I can't fathom a CD collection without Bitch and Animal. Find out what you've been missing and buy this album. And tell your friends to, too.

- Carrie Simison

Vespertine
Bjrk
Elektra

With the release of Vespertine, the eccentric Icelandic star known as Bjork catapults herself into a new musical and lyrical realm. Gone are the random explosions of musical insanity, the sense of wild and reckless abandon and the familiar earthy sounds that distinguished her three former CDs. For this latest effort she seems to have adopted an ethereal, heavenly sound and approach.

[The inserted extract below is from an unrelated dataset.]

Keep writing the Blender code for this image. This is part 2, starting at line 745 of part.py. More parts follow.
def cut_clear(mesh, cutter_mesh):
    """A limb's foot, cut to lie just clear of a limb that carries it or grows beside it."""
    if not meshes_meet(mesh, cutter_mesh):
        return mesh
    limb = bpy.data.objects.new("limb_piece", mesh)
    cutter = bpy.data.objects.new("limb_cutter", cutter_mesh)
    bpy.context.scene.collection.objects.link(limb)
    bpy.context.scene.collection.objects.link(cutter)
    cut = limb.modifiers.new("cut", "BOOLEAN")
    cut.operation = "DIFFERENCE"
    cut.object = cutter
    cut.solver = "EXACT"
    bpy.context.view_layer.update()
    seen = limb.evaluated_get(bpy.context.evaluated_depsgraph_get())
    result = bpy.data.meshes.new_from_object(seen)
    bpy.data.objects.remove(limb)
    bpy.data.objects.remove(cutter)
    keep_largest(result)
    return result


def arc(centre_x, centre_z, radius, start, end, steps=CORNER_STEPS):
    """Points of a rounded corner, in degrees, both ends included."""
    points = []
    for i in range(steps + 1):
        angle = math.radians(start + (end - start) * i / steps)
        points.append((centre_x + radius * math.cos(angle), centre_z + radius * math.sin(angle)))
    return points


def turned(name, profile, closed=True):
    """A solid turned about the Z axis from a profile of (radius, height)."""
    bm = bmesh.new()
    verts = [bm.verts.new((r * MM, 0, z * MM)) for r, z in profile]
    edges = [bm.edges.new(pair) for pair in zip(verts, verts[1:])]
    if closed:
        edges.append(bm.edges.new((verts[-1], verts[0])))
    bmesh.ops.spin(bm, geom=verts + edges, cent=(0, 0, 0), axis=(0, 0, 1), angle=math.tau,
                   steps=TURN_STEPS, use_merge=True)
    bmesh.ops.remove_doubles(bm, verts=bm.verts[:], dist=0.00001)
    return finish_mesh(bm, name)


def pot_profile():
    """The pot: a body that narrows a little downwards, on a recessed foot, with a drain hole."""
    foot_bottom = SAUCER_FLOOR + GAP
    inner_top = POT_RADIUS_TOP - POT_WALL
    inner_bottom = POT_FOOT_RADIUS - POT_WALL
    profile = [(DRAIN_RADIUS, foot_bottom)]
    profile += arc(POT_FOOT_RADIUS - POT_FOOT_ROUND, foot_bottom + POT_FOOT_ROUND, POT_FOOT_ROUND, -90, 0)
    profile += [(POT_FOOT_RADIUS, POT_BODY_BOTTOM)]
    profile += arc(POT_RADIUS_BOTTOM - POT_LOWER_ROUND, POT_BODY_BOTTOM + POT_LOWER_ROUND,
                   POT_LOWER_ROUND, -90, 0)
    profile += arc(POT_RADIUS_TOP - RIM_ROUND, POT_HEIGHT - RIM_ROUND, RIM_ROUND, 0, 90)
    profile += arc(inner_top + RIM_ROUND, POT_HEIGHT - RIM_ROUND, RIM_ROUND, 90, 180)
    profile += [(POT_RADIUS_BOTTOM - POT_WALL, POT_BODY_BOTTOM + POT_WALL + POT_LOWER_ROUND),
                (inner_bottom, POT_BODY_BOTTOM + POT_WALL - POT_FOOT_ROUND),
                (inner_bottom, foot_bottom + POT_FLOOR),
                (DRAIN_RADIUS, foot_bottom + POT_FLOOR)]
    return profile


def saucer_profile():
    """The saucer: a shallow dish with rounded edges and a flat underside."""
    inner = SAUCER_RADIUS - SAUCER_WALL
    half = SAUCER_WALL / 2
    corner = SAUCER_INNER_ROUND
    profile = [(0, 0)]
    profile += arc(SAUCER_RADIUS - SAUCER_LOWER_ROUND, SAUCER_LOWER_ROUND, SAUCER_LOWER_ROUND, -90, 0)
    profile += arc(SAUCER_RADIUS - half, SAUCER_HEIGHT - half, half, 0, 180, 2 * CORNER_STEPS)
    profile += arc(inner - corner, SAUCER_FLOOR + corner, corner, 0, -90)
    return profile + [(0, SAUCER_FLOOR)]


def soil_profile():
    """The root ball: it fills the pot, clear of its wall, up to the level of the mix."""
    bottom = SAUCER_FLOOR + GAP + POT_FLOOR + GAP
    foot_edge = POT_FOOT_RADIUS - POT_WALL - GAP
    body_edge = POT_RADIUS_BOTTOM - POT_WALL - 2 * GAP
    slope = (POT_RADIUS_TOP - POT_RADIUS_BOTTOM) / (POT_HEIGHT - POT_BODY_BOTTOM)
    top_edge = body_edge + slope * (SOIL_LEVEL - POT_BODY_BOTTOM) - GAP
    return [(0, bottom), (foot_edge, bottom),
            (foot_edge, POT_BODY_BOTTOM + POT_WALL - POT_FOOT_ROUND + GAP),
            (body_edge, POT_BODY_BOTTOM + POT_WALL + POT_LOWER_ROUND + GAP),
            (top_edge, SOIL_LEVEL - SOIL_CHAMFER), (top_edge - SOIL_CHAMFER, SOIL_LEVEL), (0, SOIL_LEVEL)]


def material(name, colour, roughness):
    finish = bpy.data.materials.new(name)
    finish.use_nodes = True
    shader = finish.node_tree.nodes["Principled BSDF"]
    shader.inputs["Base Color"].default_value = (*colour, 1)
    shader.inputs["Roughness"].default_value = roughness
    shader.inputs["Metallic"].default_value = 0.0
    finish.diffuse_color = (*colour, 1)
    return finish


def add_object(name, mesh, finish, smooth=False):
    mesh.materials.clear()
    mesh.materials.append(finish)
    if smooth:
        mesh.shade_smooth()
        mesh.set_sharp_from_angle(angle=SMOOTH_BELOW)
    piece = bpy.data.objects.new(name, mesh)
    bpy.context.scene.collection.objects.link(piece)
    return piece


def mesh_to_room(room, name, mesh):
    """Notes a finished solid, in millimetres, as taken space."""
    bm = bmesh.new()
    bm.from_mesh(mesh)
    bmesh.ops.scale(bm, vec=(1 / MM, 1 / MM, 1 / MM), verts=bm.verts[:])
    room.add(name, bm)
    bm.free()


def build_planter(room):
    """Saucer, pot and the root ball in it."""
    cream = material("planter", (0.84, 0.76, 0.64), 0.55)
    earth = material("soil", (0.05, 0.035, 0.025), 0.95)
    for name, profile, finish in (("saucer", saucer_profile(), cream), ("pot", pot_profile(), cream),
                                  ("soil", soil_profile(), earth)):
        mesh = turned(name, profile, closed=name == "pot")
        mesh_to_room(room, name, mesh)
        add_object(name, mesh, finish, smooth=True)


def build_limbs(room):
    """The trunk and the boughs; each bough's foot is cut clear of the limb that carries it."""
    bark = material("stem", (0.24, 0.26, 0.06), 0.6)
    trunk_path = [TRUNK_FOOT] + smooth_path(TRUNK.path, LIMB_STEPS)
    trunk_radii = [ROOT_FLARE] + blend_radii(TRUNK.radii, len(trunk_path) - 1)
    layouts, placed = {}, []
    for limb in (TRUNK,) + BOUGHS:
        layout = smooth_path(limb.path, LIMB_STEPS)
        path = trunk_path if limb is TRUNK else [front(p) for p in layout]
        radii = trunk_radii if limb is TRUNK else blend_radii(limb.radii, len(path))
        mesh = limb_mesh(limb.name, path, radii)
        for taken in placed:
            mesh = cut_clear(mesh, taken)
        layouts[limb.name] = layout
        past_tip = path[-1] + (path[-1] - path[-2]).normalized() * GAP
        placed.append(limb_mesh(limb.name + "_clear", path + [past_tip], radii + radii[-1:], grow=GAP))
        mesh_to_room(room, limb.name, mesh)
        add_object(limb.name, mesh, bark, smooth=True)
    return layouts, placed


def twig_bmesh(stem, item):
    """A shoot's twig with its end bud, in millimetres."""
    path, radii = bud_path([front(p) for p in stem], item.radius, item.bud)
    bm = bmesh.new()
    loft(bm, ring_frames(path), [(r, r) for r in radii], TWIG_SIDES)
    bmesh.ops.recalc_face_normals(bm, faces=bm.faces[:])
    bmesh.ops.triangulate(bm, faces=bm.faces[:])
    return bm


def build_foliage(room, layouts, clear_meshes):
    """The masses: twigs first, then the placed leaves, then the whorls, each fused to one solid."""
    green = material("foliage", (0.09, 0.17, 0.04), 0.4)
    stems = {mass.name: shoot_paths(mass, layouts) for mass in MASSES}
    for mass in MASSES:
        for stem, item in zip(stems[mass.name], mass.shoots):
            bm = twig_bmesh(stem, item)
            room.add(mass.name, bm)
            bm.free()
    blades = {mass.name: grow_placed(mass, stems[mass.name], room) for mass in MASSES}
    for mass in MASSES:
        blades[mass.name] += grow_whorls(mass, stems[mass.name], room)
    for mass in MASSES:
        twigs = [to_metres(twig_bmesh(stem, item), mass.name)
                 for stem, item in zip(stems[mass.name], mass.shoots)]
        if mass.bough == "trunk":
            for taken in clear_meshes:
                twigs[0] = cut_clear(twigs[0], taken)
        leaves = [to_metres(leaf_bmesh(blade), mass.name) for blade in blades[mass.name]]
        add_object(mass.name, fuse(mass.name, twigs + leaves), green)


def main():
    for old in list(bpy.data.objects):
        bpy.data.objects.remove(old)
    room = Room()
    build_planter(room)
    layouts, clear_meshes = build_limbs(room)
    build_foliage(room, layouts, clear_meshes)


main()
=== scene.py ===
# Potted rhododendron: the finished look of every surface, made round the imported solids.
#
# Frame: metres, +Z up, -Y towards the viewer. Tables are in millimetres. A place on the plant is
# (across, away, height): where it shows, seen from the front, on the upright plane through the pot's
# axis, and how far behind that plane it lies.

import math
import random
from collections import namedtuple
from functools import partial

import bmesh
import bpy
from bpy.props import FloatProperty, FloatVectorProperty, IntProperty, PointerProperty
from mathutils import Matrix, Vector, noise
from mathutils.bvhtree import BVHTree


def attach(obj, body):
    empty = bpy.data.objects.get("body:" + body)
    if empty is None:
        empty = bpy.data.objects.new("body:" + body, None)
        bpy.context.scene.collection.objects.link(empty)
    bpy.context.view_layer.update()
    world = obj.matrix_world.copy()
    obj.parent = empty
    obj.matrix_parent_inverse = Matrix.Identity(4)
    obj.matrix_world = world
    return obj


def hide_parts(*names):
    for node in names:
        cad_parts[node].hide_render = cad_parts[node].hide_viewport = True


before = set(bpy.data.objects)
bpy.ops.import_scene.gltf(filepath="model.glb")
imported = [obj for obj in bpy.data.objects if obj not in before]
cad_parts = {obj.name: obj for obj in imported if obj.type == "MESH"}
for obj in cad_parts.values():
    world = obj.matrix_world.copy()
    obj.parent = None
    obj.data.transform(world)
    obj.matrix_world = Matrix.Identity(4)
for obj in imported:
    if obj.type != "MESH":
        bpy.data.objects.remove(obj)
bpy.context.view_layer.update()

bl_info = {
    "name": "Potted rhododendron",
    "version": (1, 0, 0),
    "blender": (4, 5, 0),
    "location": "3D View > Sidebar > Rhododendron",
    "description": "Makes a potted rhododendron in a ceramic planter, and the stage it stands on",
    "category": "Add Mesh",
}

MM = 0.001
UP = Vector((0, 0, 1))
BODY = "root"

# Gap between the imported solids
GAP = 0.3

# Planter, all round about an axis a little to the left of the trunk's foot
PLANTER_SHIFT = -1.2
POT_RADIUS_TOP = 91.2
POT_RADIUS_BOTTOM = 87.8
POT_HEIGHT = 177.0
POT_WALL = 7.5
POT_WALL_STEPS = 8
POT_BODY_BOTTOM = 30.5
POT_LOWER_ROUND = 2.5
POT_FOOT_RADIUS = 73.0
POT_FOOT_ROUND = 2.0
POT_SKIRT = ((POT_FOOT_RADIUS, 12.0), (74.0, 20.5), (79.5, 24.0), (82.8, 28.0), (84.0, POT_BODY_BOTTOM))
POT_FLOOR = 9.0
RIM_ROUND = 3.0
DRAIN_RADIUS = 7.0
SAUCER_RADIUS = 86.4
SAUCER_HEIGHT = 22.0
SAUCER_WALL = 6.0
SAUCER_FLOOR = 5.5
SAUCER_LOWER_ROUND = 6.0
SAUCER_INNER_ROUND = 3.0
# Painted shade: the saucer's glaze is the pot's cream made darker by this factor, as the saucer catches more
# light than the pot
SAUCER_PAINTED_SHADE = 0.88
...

With intensely personal lyrics, Vespertine is a more mature, controlled journey. Hard-core fans may have to listen to it several times through in order for the new sound to sink in, but it's worth the effort. Unlike her other works, this isn't background music for a huge party crowd. It is much quieter, something to hunker down with in a cozy, comfortable place or something to throw on when you're in an introspective mood.

Using harps, surreal harmonies, backing choirs and an assortment of percussion, Vespertine offers 12 well-crafted songs, tight in composition and flowing with emotion.

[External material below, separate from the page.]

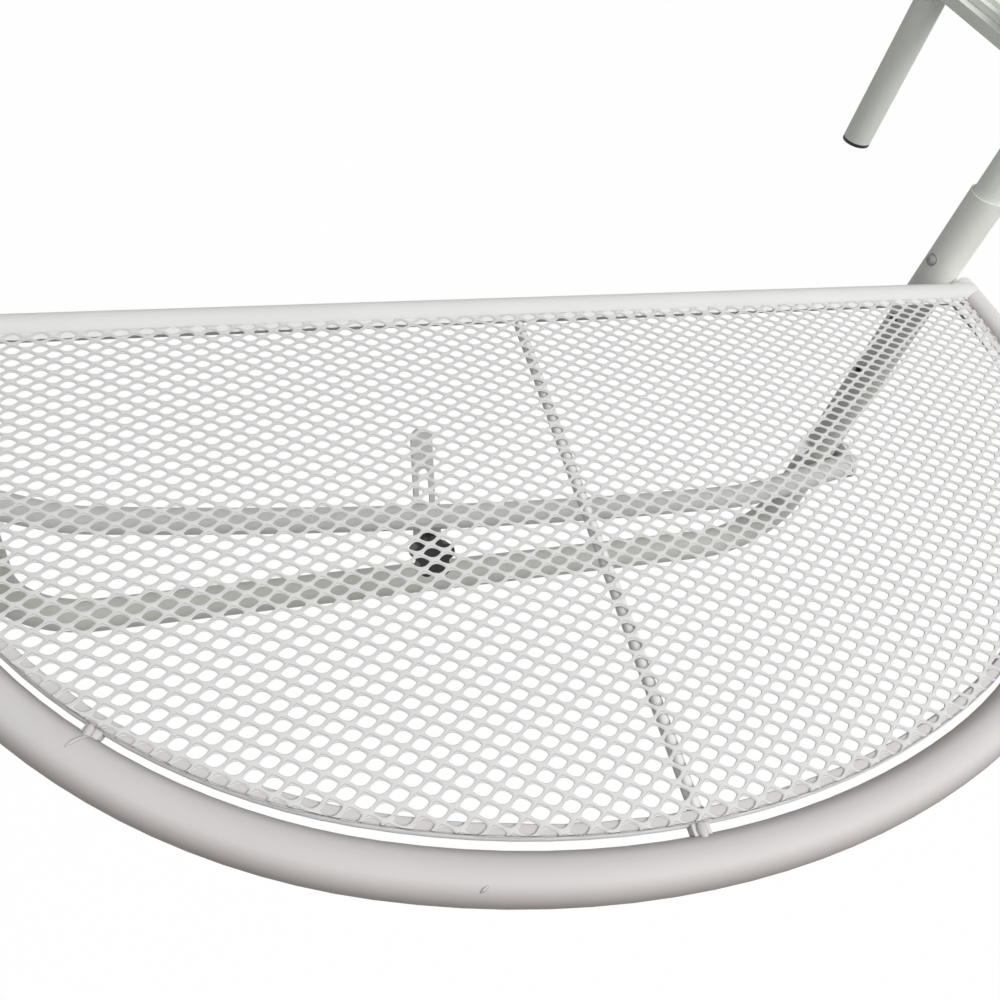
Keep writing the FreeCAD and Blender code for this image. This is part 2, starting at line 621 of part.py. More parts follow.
def strap_origin():
    """Where the clamping bolt crosses the strap, as three formulas."""
    along_bow = f"((Sizes.strap_x + Sizes.brace_drop * sin({BRACE_TILT})) / cos({BRACE_TILT}))"
    bow_z = f"({BRACE_MID_Z} - {along_bow} * sin({BRACE_TILT}) - Sizes.brace_drop * cos({BRACE_TILT}))"
    up, out = "sin(Sizes.strap_angle)", "cos(Sizes.strap_angle)"
    y = f"{BRACE_Y} + {STRAP_OFFSET} * {up} - Sizes.clamp_drop * {out}"
    z = f"{bow_z} - {STRAP_OFFSET} * {out} - Sizes.clamp_drop * {up}"
    return ("Sizes.strap_x", y, z)


def slope(obj):
    return turned(obj, strap_origin(), Vector(1, 0, 0), "Sizes.strap_angle")


def stadium(width, length, low, thickness, bottom):
    """Round-ended bar along local Y that starts at low."""
    radius = f"({width}) / 2"
    middle = box(width, f"{length} - {width}", thickness, (f"-{radius}", f"{low} + {radius}", bottom))
    ends = [cylinder(radius, thickness, (0, f"{low} + {radius}", bottom))]
    ends.append(cylinder(radius, thickness, (0, f"{low} + {length} - {radius}", bottom)))
    return fuse([middle] + ends)


def make_strap():
    half = "Sizes.strap_plate / 2"
    plate = "Sizes.strap_plate"
    bar = stadium("Sizes.strap_width", "Sizes.strap_length", "-Sizes.strap_tail", plate, f"-{half}")
    slot_low = "(-Sizes.strap_tail + (Sizes.strap_width - Sizes.strap_slot))"
    slot_run = "Sizes.strap_slot_length"
    slot = stadium("Sizes.strap_slot", slot_run, slot_low, f"3 * {plate}", f"-3 * {half}")
    part("spacer_strap", slope(cut(bar, slot)))

    tab_z = f"{half} + Sizes.slip"
    reach = "(Sizes.clamp_drop + Sizes.brace_od / 2)"
    start = "-Sizes.tab_width / 2"
    flat = box("Sizes.tab_width", reach, "Sizes.tab_plate", (start, 0, tab_z))
    nose = cylinder("Sizes.tab_width / 2", "Sizes.tab_plate", (0, 0, tab_z))
    eye_at = (0, 0, f"{tab_z} - Sizes.tab_plate")
    eye = cylinder("Sizes.clamp_d / 2 + Sizes.loose", "3 * Sizes.tab_plate", eye_at)
    tab = slope(cut(fuse([flat, nose]), eye))
    saddle = tilt(bow_solid("Sizes.brace_od / 2 + Sizes.weld_gap"))
    part("strap_tab", cut(tab, saddle))

    head_z = f"(-{half} - Sizes.slip)"
    head = cylinder("Sizes.clamp_head_d / 2", "Sizes.clamp_head", (0, 0, head_z), "-Z")
    stack = f"({tab_z} + Sizes.tab_plate + Sizes.weld_gap)"
    in_knob = "(Sizes.knob_height - Sizes.knob_crown - Sizes.thread_room)"
    shank_end = f"({stack} + Sizes.washer + {in_knob})"
    shank = cylinder("Sizes.clamp_d / 2", f"{shank_end} - {head_z}", (0, 0, head_z))
    part("strap_bolt", slope(fuse([head, shank])))
    ring = cylinder("Sizes.clamp_washer_od / 2", "Sizes.washer", (0, 0, stack))
    hole = cylinder("Sizes.clamp_d / 2 + Sizes.loose", "Sizes.washer", (0, 0, stack))
    part("strap_washer", slope(cut(ring, hole)))
    seat = f"{stack} + Sizes.washer + Sizes.slip"
    sizes = ("Sizes.knob_d", "Sizes.knob_height", "Sizes.knob_lobe", "Sizes.clamp_d", seat)
    slope(star_knob("strap_knob", *sizes))


def star_knob(label, diameter, height, lobe, thread, seat):
    """Lobed knob on local Z, bored from below for its bolt; seat is its underside."""
    knob = body(label)
    core = sketch(knob, "XY_Plane", seat)
    circle(core, f"{diameter} / 2 - Sizes.lobe_proud")
    pad(knob, core, height)
    grip = sketch(knob, "XY_Plane", seat)
    circle(grip, lobe, "0", f"{diameter} / 2 - {lobe}")
    one = pad(knob, grip, height)
    ring = knob.newObject("PartDesign::PolarPattern", "lobes")
    ring.Originals = [one]
    ring.Axis = (core, ["N_Axis"])
    ring.Angle = 360
    ring.setExpression("Occurrences", "Sizes.knob_lobes")
    knob.Tip = ring
    hollow = sketch(knob, "XY_Plane", seat)
    circle(hollow, f"{thread} / 2 + Sizes.running")
    bored(knob, hollow, f"{height} - Sizes.knob_crown")
    return knob


# Hooks

def make_hook(name, side):
    x = f"{side} * {LEG_X}"
    inward = "-X" if side == 1 else "X"
    foot = f"({MESH_Z} - Sizes.upright_tail)"
    rise = f"({ARM_Z} - Sizes.weld_gap - {foot})"
    outer = cylinder("Sizes.upright_od / 2", rise, (x, LEG_Y, foot))
    bore = cylinder("Sizes.upright_od / 2 - Sizes.upright_wall", rise, (x, LEG_Y, foot))
    window = cylinder("Sizes.button_d / 2 + Sizes.loose", "Sizes.upright_od", (x, LEG_Y, BUTTON_Z), inward)
    part(f"hook_upright_{name}", cut(outer, fuse([bore, window])))

    arm_front = f"({LEG_Y} - Sizes.upright_od / 2)"
    slot_low = f"({STUD_Y} - Sizes.arm_slot / 2)"
    slot_run = "(Sizes.widen + Sizes.arm_slot)"
    arm_run = f"({slot_low} + {slot_run} + Sizes.arm_past_slot - {arm_front})"
    arm_at = (f"{x} - Sizes.arm_width / 2", arm_front, ARM_Z)
    arm = box("Sizes.arm_width", arm_run, "Sizes.arm_height", arm_at)
    below = f"{ARM_Z} - Sizes.arm_height"
    slot = stadium("Sizes.arm_slot", slot_run, slot_low, "3 * Sizes.arm_height", below)
    bind(slot, **{"Placement.Base.x": x})
    part(f"hook_arm_{name}", cut(arm, slot))
    make_clip(name, side, x)
    make_slider(name, x)


def make_clip(name, side, x):
    """Folded spring strip inside the upright with the button riveted to it."""
    wall = f"({UPRIGHT_ID} / 2 - Sizes.clip_room)"
    gap = f"({wall} - Sizes.clip_strip)"
    bottom = f"({BUTTON_Z} - Sizes.clip_length / 2)"
    run = f"(Sizes.clip_length - {wall})"
    half_width = "Sizes.clip_width / 2"
    pieces = []
    for place_x in (f"{x} - {wall}", f"{x} + {gap}"):
        low = (place_x, f"{LEG_Y} - {half_width}", f"{bottom} + {wall}")
        pieces.append(box("Sizes.clip_strip", "Sizes.clip_width", run, low))
    turn = (x, f"{LEG_Y} - {half_width}", f"{bottom} + {wall}")
    outer = cylinder(wall, "Sizes.clip_width", turn, "Y")
    inner = cylinder(gap, "Sizes.clip_width", turn, "Y")
    cover_at = (f"{x} - {wall}", f"{LEG_Y} - {half_width}", f"{bottom} + {wall}")
    cover = box(f"2 * {wall}", "Sizes.clip_width", wall, cover_at)
    pieces.append(cut(outer, fuse([inner, cover])))
    tip = "(Sizes.leg_od / 2 + Sizes.button_proud)"
    direction = "-X" if side == 1 else "X"
    begin = (f"{x} - {side} * {gap}", LEG_Y, BUTTON_Z)
    bevel = "Sizes.button_bevel"
    stem = cylinder("Sizes.button_d / 2", f"{tip} - {gap} - {bevel}", begin, direction)
    cone = doc.addObject("Part::Cone", "cone")
    bind(cone, Radius1="Sizes.button_d / 2", Radius2=f"Sizes.button_d / 2 - {bevel}", Height=bevel)
    place(cone, (f"{x} - {side} * ({tip} - {bevel})", LEG_Y, BUTTON_Z), TURN[direction])
    part(f"snap_clip_{name}", fuse(pieces + [stem, cone]))


def make_slider(name, x):
    """Bar that lies on the handrail, its drop leg, and the stud and knob that clamp it."""
    bar_x = f"{x} - Sizes.slider_width / 2"
    run = f"({SLIDER_REAR_Y} - {SLIDER_FRONT_Y})"
    bar = box("Sizes.slider_width", run, "Sizes.slider_height", (bar_x, SLIDER_FRONT_Y, 0))
    step_y = f"({DROP_Y} - Sizes.drop_od / 2 - Sizes.weld_room)"
    step = box("Sizes.slider_width", f"{SLIDER_REAR_Y} - {step_y}", "Sizes.weld_step", (bar_x, step_y, 0))
    stud_low = "(Sizes.slider_height - Sizes.stud_depth)"
    eye = cylinder("Sizes.stud_d / 2 + Sizes.running", "Sizes.slider_height", (x, STUD_Y, stud_low))
    part(f"hook_slider_{name}", cut(bar, fuse([step, eye])))

    foot = "(-Sizes.weld_gap - Sizes.drop_length)"
    rise = f"Sizes.weld_step - Sizes.weld_gap - {foot}"
    tube = cylinder("Sizes.drop_od / 2", rise, (x, DROP_Y, foot))
    bore = cylinder("Sizes.drop_od / 2 - Sizes.drop_wall", rise, (x, DROP_Y, foot))
    part(f"drop_leg_{name}", cut(tube, bore))

    lip = cylinder("Sizes.drop_od / 2", "Sizes.cap_lip", (x, DROP_Y, f"{foot} - Sizes.weld_gap"), "-Z")
    plug_radius = "Sizes.drop_od / 2 - Sizes.drop_wall - Sizes.cap_grip"
    plug = cylinder(plug_radius, "Sizes.cap_plug + Sizes.weld_gap", (x, DROP_Y, f"{foot} - Sizes.weld_gap"))
    part(f"drop_cap_{name}", fuse([lip, plug]))

    arm_top = f"({ARM_Z} + Sizes.arm_height + Sizes.slip)"
    ring = cylinder("Sizes.hook_washer_od / 2", "Sizes.washer", (x, STUD_Y, arm_top))
    hole = cylinder("Sizes.stud_d / 2 + Sizes.loose", "Sizes.washer", (x, STUD_Y, arm_top))
    part(f"hook_washer_{name}", cut(ring, hole))
    in_knob = "(Sizes.hook_knob_height - Sizes.knob_crown - Sizes.thread_room)"
    stud_top = f"({arm_top} + Sizes.washer + {in_knob})"
    stud = cylinder("Sizes.stud_d / 2", f"{stud_top} - {stud_low}", (x, STUD_Y, stud_low))
    part(f"hook_stud_{name}", stud)
    seat = f"{arm_top} + Sizes.washer + Sizes.slip"
    sizes = ("Sizes.hook_knob_d", "Sizes.hook_knob_height", "Sizes.hook_knob_lobe", "Sizes.stud_d", seat)
    place(star_knob(f"hook_knob_{name}", *sizes), (x, STUD_Y, 0))


def export():
    """Check every object and write one file for each sub-part."""
    doc.recompute()
    for obj in doc.Objects:
        if "Invalid" in obj.State or "Error" in obj.State:
            raise RuntimeError(f"{obj.Label} failed: {obj.State}")
    os.makedirs("parts", exist_ok=True)
    for obj in parts:
        if obj.Shape.isNull() or not obj.Shape.isValid():
            raise RuntimeError(f"{obj.Label} has no valid shape")
        if obj.Shape.Volume <= 0 or not obj.Shape.Solids:
            raise RuntimeError(f"{obj.Label} is empty")
        obj.Shape.exportStep(f"parts/{obj.Label}.step")
        print(f"{obj.Label}: {len(obj.Shape.Solids)} solid(s), {obj.Shape.Volume:.0f} mm3")


make_top()
make_mesh()
make_u_frame()
make_brace()
make_brace_bolts()
make_strap()
for hook_name, hook_side in SIDES.items():
    make_hook(hook_name, hook_side)
export()
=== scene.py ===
import json
import math
import random

import bmesh
import bpy
from mathutils import Euler, Matrix, Vector


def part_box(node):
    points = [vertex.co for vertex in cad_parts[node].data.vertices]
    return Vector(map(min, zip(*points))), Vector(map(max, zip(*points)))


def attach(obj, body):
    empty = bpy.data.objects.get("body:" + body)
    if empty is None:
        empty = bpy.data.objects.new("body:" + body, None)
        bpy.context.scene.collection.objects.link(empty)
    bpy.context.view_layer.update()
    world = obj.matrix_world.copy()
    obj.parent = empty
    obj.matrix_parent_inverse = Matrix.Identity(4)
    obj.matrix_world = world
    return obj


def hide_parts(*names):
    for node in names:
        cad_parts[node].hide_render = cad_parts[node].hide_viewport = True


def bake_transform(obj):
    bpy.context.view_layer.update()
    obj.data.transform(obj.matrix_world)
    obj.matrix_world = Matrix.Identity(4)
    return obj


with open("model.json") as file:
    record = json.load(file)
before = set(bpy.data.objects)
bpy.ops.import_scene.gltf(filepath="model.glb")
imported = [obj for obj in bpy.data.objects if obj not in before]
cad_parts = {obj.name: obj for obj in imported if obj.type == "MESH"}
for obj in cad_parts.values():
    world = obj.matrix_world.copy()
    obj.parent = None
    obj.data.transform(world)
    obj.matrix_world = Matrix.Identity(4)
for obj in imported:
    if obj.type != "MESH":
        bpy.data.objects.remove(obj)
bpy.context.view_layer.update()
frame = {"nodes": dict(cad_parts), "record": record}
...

The first track, "Hidden Place," takes its time getting into its hypnotic rhythms, daring to enter instrumental territory in which most mainstream artists don't feel comfortable.

Another standout track is the sweet "It's Not Up To You." Beginning with a few beats and some synth tones, Bjork's voice enters and takes over. Then, mixed over a chorus (sung by an Inuit choir) with a moving beat and an almost funky baseline, she incorporates lyrics. Bjork's voice is most haunting when used purely as an instrument.

This is one of those CDs that will have a different effect on every person who listens to it. This is a different Bjork, perhaps an even more eccentric one. But if you give the CD the attention it deserves, its smallest details and the emotion they provoke will take you on a journey and nurture you every step of the way.